System.InvalidOperationException was unhandled
  HResult=-2146233079
  Message=Collection was modified; enumeration operation might not execute.
  Source=System.Data
  StackTrace:
       at System.Data.RBTree`1.RBTreeEnumerator.MoveNext()
       at pullPlexTable.InputThreads.dataConsumerThread() in \\srv-file01\users$\dkb\Visual Studio 2013\Projects\pullPlexTable\pullPlexTable\InputThread.cs:line 39
       at System.Threading.ThreadHelper.ThreadStart_Context(Object state)
       at System.Threading.ExecutionContext.RunInternal(ExecutionContext executionContext, ContextCallback callback, Object state, Boolean preserveSyncCtx)
       at System.Threading.ExecutionContext.Run(ExecutionContext executionContext, ContextCallback callback, Object state, Boolean preserveSyncCtx)
       at System.Threading.ExecutionContext.Run(ExecutionContext executionContext, ContextCallback callback, Object state)
       at System.Threading.ThreadHelper.ThreadStart()
  InnerException:

I believe this seems to be happening at the point that a new datatable is added to the collection. I believe this is supported by the error which shows that .movenext() encountered the error, which means it was attempting to move to the next value in the collection?

But I really don't know what to do or even if i am right. I have tried copying the datatable and that stills encounters and error. I would have thought that once it created a datatable and copied the datatable using the take method from the collection I would be able to iterate over it as I please. My hunch would be that the datatable is still pointing to the datatable in the collection and when that gets bumped down as a new datatable enters it throws the error. But that is complete speculation and probably completely wrong. Can anyone help?

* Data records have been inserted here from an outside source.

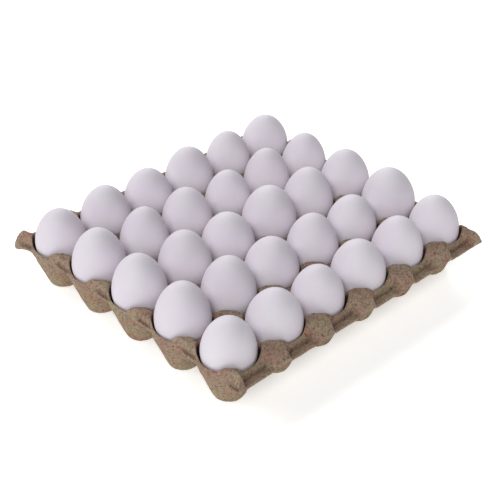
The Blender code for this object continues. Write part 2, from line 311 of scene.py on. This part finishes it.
def under_height(x, y):
    """The underside: everywhere about one sheet's thickness from the land, and outside the cup."""
    below = land_height(x, y) - SHEET
    for reach in SHEET_REACHES:
        drop = SHEET * math.sqrt(1 - reach * reach)
        for step in range(SHEET_DIRECTIONS):
            angle = math.tau * step / SHEET_DIRECTIONS
            dx, dy = reach * SHEET * math.cos(angle), reach * SHEET * math.sin(angle)
            below = np.minimum(below, land_height(x + dx, y + dy) - drop)
    cup_x, cup_y = nearest_cup(x, y)
    cup = cone_height(np.hypot(x - cup_x, y - cup_y), FOOT_RADIUS, FOOT_FILLET, 0.0)
    return np.minimum(np.maximum(below, EDGE_HEIGHT - SHEET - GROOVE), cup)


def lip_radius(cup_x, cup_y, head_x, head_y):
    """Where a cup's wall meets the land in each direction, by halving the interval."""
    inside = np.full_like(head_x, FLOOR_RADIUS)
    outside = np.full_like(head_x, math.hypot(PITCH_X, PITCH_Y) / 2)
    for _ in range(LIP_ROUNDS):
        radius = (inside + outside) / 2
        wall = cone_height(radius, FLOOR_RADIUS, FLOOR_FILLET, SHEET)
        below = wall < land_height(cup_x + head_x * radius, cup_y + head_y * radius)
        inside = np.where(below, radius, inside)
        outside = np.where(below, outside, radius)
    return inside


def upper_radius(ring, lip, border):
    """The radius of each ring on the upper face: over the floor, up the wall to the lip, and on the land."""
    radius = np.select([ring == k for k in range(len(FLOOR_RINGS))], FLOOR_RINGS, default=0.0)
    for k, share in enumerate(WALL_SHARES, len(FLOOR_RINGS)):
        radius = np.where(ring == k, FLOOR_RINGS[-1] + (lip - FLOOR_RINGS[-1]) * share, radius)
    land = lip + (border - lip) * ((ring - LIP_RING) / (RINGS - LIP_RING))
    return np.where(ring > LIP_RING, land, radius)


def under_radius(ring, border):
    """The radius of each ring on the underside: over the foot, up the wall to the waist, and on the land."""
    waist = np.minimum(FOOT_RADIUS + WAIST_HEIGHT * FLARE, border - SHEET / 2)
    radius = np.select([ring == k for k in range(len(FOOT_RINGS))], FOOT_RINGS, default=0.0)
    run = (ring - LAST_FOOT_RING) / (WAIST_RING - LAST_FOOT_RING)
    radius = np.where(ring > LAST_FOOT_RING, FOOT_RINGS[-1] + (waist - FOOT_RINGS[-1]) * run, radius)
    land = waist + (border - waist) * ((ring - WAIST_RING) / (RINGS - WAIST_RING))
    return np.where(ring > WAIST_RING, land, radius)


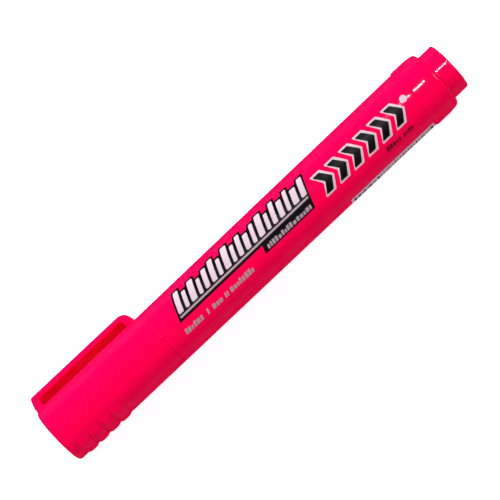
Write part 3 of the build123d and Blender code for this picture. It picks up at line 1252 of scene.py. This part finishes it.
def makeSpot():
    x, s = spot["place"]
    radius, segments = spot["radius"], spot["segments"]
    turns = [k * 2 * pi / segments for k in range(segments)]
    outline = [(x + radius * cos(turn), s + radius * sin(turn)) for turn in turns]
    printed("whiteSpot", [outline], ink["ground"], materials["whiteInk"])


def makePanel():
    # A plain white panel low on the side, with upright bars of mixed widths and nothing to read.
    margin = panel["margin"]
    bottom, top = panel["bottom"], panel["top"]
    ground = leaning(panel["start"], panel["end"], bottom, top, 0.0, panel["round"])
    dice = random.Random(11)
    bars = []
    x = panel["start"] + margin
    while x < panel["end"] - margin - min(panel["barWidths"]):
        width = dice.choice(panel["barWidths"])
        bars.append(leaning(x, x + width, bottom + margin, top - margin, 0.0, panel["barRound"]))
        x += width + dice.choice(panel["barGaps"])
    printed("panelGround", [ground], ink["ground"], materials["whiteInk"])
    printed("panelBars", bars, ink["second"], materials["blackInk"])


print("pieces: cap, clip and inner cap")
makeCap()
makeInnerCap()
makeClip()

print("pieces: barrel, rear plug, holder, nib and reservoir")
makeBarrel()
makeRearPlug()
makeNibHolder()
makeNib()
makeReservoir()
makeFilm()

print("pieces: printing")
makeStrokes()
makeChevrons()
makeSmallPrint()
makeSpot()
makePanel()

# Floor, lights and camera

studio = {
    "cameraHeight": 0.60,
    "fieldWidth": 0.1242,  # metres across the view at the pen's axis
    "roll": radians(-43.5),
    "aim": (-0.0005, 0.0009),  # metres from the pen's middle to the view's
    "world": 0.10,
    "paper": "#F7F7F6",
    "paperGlow": 0.84,
    "paperWidth": 6.0,
    "paperGrain": 0.8,  # millimetres
}

# Each light stands round the pen, in degrees from upright towards the clip's side, and some way
# along it. A light that isn't aimed stays parallel to the pen.
softLight = {"along": 0.0, "aimed": False, "inGloss": False}
glossLight = {"aimed": False, "inGloss": True}
lights = {
    "keySoftbox": {**softLight, "degrees": 41, "distance": 0.85, "size": (1.2, 0.5), "watts": 16.4},
    "fillSoftbox": {**softLight, "degrees": -74, "distance": 0.9, "size": (1.2, 0.4), "watts": 3.1},
    "rearStrip": {  # the line of light on the rear plug
        **glossLight, "degrees": 21, "distance": 0.43, "along": 0.1055, "size": (0.022, 0.021), "watts": 0.16,
    },
    "endSoftbox": {  # the line of light along the pen from behind
        **glossLight, "degrees": 8, "distance": 0.76, "along": 0.9, "size": (0.35, 0.5), "watts": 2.6,
        "aimed": True,
    },
}


def makeFloor():
    # Smooth uncoated white paper, which glows a little so that it stays white around the pen.
    material, tree = blankMaterial("whitePaper")
    place = addNode(tree, "ShaderNodeTexCoord").outputs["Object"]
    shaderSettings = {
        "Base Color": shade(studio["paper"]),
        "Roughness": 0.9,
        "Specular IOR Level": 0.1,
        "Emission Color": shade("#FFFFFF"),
        "Emission Strength": studio["paperGlow"],
    }
    grained(tree, place, studio["paperGrain"], 4, 0.05, shaderSettings)
    mesh = bpy.data.meshes.new("paper")
    half = studio["paperWidth"] / 2
    corners = [(-half, -half, 0), (half, -half, 0), (half, half, 0), (-half, half, 0)]
    mesh.from_pydata(corners, [], [(0, 1, 2, 3)])
    floor = bpy.data.objects.new("paper", mesh)
    bpy.context.scene.collection.objects.link(floor)
    mesh.materials.append(material)
    floor.visible_glossy = False


def addLight(name, setting):
    turn = radians(setting["degrees"])
    lamp = bpy.data.lights.new(name, "AREA")
    lamp.shape = "RECTANGLE"
    lamp.size, lamp.size_y = setting["size"]
    lamp.energy = setting["watts"]
    light = bpy.data.objects.new(name, lamp)
    x = setting["along"]
    y = axisStart.y + setting["distance"] * sin(turn)
    z = axisStart.z + setting["distance"] * cos(turn)
    light.location = (x, y, z)
    light.rotation_mode = "QUATERNION"
    facing = Vector((-x if setting["aimed"] else 0, -y, -z))
    light.rotation_quaternion = facing.to_track_quat("-Z", "Y")
    if setting["inGloss"]:
        light.visible_diffuse = False  # it lights nothing, and shows only as a reflection
    else:
        light.visible_glossy = False  # it lights the pen, and leaves no pale stripe in the gloss
        lamp.cycles.use_multiple_importance_sampling = False
    bpy.context.scene.collection.objects.link(light)


def makeRoom():  # a pale room that lights softly from all round
    world = bpy.data.worlds.new("paleRoom")
    world.use_nodes = True
    backdrop = world.node_tree.nodes["Background"]
    backdrop.inputs["Color"].default_value = shade("#FFFFFF")
    backdrop.inputs["Strength"].default_value = studio["world"]
    world.cycles_visibility.glossy = False
    bpy.context.scene.world = world


def makeCamera():
    lens = bpy.data.cameras.new("camera")
    lens.sensor_width = 36
    lens.lens = lens.sensor_width * studio["cameraHeight"] / studio["fieldWidth"]
    camera = bpy.data.objects.new("camera", lens)
    aimX, aimY = studio["aim"]
    camera.location = (aimX, axisStart.y + aimY, axisStart.z + studio["cameraHeight"])
    camera.rotation_euler = (0, 0, studio["roll"])
    bpy.context.scene.collection.objects.link(camera)
    bpy.context.scene.camera = camera


print("studio: paper, soft lights and a camera straight above")
makeFloor()
for name, setting in lights.items():
    addLight(name, setting)
makeRoom()
makeCamera()
bpy.context.scene.view_settings.view_transform = "Standard"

If you need further information I would be happy to post it.


Solution

  • You need to create a new DataTable every time - they are mutable, and passed by reference.

    What you've accomplished so far is make the reference itself thread-safe. But that's not enough - all the threads are still sharing the same instance of the DataTable.

    Instead, the producer might look something like this:

     var dt = new DataTable();
     adapter.Fill(dt);
    
     ThreadInfo.dataTableCollection.Add(dt);
    

    I've removed the other stuff you had around, because it's very likely that was wrong as well - any resources you share accross threads have to be thread-safe or synchronized. The easiest way would be to ensure you can only read and write them inside of a lock, synchronizing access explicitly:

    private static object syncObject = new object();
    
    private static DateTime currentDate;
    public static DateTime CurrentDate
    {
      get { lock (syncObject) return currentDate; }
      set { lock (syncObject) currentDate = value; }
    }
    

    Those are just the very basics. You really don't want to go around guessing in a multi-threaded environment. Multi-threading is hard. At the very least, I'd recommend going through the brilliant http://www.albahari.com/threading/ - it will teach you the basic concepts. And humility :D

    The easiest way to ensure safe multi-threading is making sure you never pass any mutable object between threads - of course, it's very hard to make sure of that with statics; a good guideline is that any public static members must be thread-safe by default. If you're only ever running a new Task with given (immutable or non-shared) arguments, and working with the return value, you make multi-threading a lot easier.

    For a producer-consumer queue, make sure you're passing either immutable data, or something you're not going to reuse (e.g. the "new data table, fill it, pass it, forget it" approach). If you need any signalling not provided by the BlockingCollection itself, make sure it's thread-safe. Ideally, you want to use as high level constructs as possible - CancellationToken, Task, ManualResetEvent etc. - see the link above. It will save you a lot of trouble if you use by-value types (all the way down - wrapping a reference in a struct isn't going to help you, obviously), but even then, you need to lock around both reading and writing.